Em um regime onde reina a suspeita, não há distinção entre uma pessoa que "financiou" as gangues e outra que foi forçada a pagar extorsão. Em ambos os casos, esses pagamentos foram usados pelas gangues para apoiar suas atividades ilícitas. O homem de Las Margaritas diz que sua esposa também foi denunciada anonimamente, mas nenhum crime foi encontrado contra ela, garante ele. Para ele, isso mostra que somente os culpados vão para a prisão.
— Ninguém é levado para a prisão por ser inocente. A pessoa que é levada é porque deve alguma coisa — diz ele. — Aqueles que estão reclamando do regime são porque têm filhos que se envolveram com as gangues. Eles são pais cafetões. Você tem de ser duro com seus filhos. Conversei com meus filhos e disse a eles: 'Se vocês cometerem um delito e a lei os levar para a cadeia, não vou visitá-los na cadeia. Paguem com a lei, porque vocês cometeram o erro. Eu não os enviei.'
Em maio de 2022, menos de dois meses após o início do estado de emergência, o governo bukelista criou uma linha telefônica — no número 123 — para que as pessoas pudessem fazer denúncias anônimas e, assim, "levar mais terroristas à Justiça".

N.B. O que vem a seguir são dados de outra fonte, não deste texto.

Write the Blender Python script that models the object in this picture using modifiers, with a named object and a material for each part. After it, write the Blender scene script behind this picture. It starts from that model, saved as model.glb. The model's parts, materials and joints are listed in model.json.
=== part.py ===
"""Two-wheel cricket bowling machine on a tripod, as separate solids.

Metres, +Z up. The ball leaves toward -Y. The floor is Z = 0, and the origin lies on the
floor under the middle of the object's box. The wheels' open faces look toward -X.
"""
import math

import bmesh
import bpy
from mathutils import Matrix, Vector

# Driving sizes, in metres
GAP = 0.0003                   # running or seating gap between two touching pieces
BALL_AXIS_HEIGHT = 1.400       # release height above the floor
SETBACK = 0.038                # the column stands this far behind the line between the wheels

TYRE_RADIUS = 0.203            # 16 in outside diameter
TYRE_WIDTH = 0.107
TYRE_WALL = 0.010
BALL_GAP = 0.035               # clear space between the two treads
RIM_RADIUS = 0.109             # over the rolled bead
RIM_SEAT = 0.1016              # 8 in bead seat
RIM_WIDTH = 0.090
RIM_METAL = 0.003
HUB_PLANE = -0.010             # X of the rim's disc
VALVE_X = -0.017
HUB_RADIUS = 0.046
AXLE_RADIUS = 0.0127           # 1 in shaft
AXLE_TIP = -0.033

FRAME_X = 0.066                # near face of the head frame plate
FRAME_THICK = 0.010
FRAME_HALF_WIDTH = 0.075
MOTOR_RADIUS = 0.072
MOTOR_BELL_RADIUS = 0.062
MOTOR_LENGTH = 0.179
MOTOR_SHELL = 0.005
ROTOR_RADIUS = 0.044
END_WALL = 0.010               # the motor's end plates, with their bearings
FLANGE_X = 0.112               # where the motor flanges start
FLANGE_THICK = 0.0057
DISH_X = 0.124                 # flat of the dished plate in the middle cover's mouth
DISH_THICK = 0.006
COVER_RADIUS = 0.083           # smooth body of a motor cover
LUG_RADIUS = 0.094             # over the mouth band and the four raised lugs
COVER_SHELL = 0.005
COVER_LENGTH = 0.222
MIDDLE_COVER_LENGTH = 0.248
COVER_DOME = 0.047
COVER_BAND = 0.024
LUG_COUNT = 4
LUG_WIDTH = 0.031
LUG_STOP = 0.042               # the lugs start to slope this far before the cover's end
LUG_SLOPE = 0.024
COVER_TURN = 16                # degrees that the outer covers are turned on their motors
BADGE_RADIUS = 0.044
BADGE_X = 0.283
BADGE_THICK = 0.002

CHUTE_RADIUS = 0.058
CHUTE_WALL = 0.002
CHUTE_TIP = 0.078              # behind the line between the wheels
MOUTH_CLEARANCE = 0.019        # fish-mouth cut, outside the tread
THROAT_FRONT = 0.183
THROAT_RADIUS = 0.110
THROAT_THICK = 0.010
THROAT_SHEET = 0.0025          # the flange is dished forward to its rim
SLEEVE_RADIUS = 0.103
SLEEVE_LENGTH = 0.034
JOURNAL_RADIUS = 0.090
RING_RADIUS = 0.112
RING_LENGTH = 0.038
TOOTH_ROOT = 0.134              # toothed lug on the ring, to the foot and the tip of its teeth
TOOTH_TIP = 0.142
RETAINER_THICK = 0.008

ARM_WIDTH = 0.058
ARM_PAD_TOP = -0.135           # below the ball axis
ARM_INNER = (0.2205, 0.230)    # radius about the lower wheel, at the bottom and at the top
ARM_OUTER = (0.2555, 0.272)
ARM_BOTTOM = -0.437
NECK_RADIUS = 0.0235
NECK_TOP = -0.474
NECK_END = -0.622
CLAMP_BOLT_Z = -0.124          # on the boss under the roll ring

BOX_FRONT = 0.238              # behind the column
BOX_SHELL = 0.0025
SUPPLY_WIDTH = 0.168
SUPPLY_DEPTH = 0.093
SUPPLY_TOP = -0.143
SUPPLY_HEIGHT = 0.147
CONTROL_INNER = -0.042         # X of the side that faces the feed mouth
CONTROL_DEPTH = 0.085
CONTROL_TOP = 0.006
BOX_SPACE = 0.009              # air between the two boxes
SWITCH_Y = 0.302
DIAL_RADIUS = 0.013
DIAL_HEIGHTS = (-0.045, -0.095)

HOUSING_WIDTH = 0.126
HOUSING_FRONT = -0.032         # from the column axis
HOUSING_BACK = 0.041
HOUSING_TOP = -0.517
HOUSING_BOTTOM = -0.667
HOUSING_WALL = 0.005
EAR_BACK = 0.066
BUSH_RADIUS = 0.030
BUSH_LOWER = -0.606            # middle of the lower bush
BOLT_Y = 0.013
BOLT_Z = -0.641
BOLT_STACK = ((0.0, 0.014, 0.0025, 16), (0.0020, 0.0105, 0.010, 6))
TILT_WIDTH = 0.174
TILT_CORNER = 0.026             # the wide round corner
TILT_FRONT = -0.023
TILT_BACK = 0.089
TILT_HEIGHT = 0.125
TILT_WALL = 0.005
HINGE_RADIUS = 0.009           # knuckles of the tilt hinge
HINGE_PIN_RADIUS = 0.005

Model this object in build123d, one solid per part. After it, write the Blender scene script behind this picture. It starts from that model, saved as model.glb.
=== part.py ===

Em teoria, a Polícia Nacional investiga cada denúncia e, com base no trabalho de inteligência, determina se a pessoa denunciada é ou foi um "colaborador" da Mara Salvatrucha 13 ou do Barrio 18, as duas gangues que aterrorizaram El Salvador por 25 anos. As organizações civis apontam que as denúncias anônimas se tornaram um pilar nos dossiês criminais elaborados pelo governo Bukele.
A maioria dos detidos são jovens de bairros pobres. A opinião dos defensores dos direitos humanos é semelhante: há vilarejos onde a água e a eletricidade não chegam, mas os tentáculos do regime de exceção sim. Os únicos que estão mais ou menos seguros são os que vivem nos bairros ricos. O regime, como os salvadorenhos o chamam, gosta de se alimentar das pessoas invisíveis nas margens.
— Você não pode se defender. Se tentar se defender, é considerado que está agindo mal e eles o levam embora. Esse é o regime. Você não pode falar sobre seus direitos, porque você não os tem — diz uma mulher que teve um membro da família detido arbitrariamente.